Rather than take what could be considered the easy way out, by simply adapting one of R.L. Stine’s original stories, this has a high concept. The author – who is played by a scenery chewing, top form Jack Black – is central to the narrative, as his monsters are accidentally unleashed on a small town community by his daughter and the new neighbour. 

The Abominable Snowman of Pasadena, the Werewolf of Fever Swamp and the Invisible Boy are just a few of Stine’s creations which need to be re-captured and sucked back into the books from which they came; the film cleverly playing out like a ‘Goosebumps greatest hits’ that will be sure to please any fan of the books.

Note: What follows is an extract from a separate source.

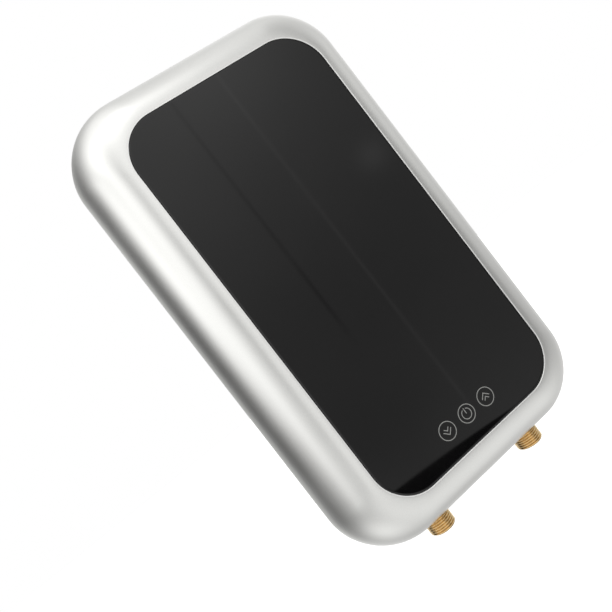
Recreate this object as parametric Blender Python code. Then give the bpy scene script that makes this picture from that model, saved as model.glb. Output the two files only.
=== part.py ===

Considering its poor marketing had done nothing to inspire my confidence, Goosebumps is full of surprises. Not only was I shocked to find myself laughing loudly and consistently from beginning to end, but I was pleased to see that it had a darkness and bite that I really wasn’t expecting at all. 

I freely admit that it made me jump on a couple of occasions, with the film’s scarier tone being pitched just right for adult and child alike. As well as having a squelchy, gungy feel to proceedings, efforts to develop Stine’s character by drawing a Batman-Joker relationship between him and his most famous creation, Slappy, are a welcome if slightly ridiculous addition. The fact that the writers have at least tried to do something clever is at the very least admirable. 

No new ground is broken – except when zombies rise from the grave and literally break the ground – and it does lose its way when it gives in to its mawkish, eye-rolling sentiment. However, as a whole, Goosebumps is frightfully entertaining family fun which put a huge smile on my face and made me feel like a child again. In this instance, I can’t ask for much more than that.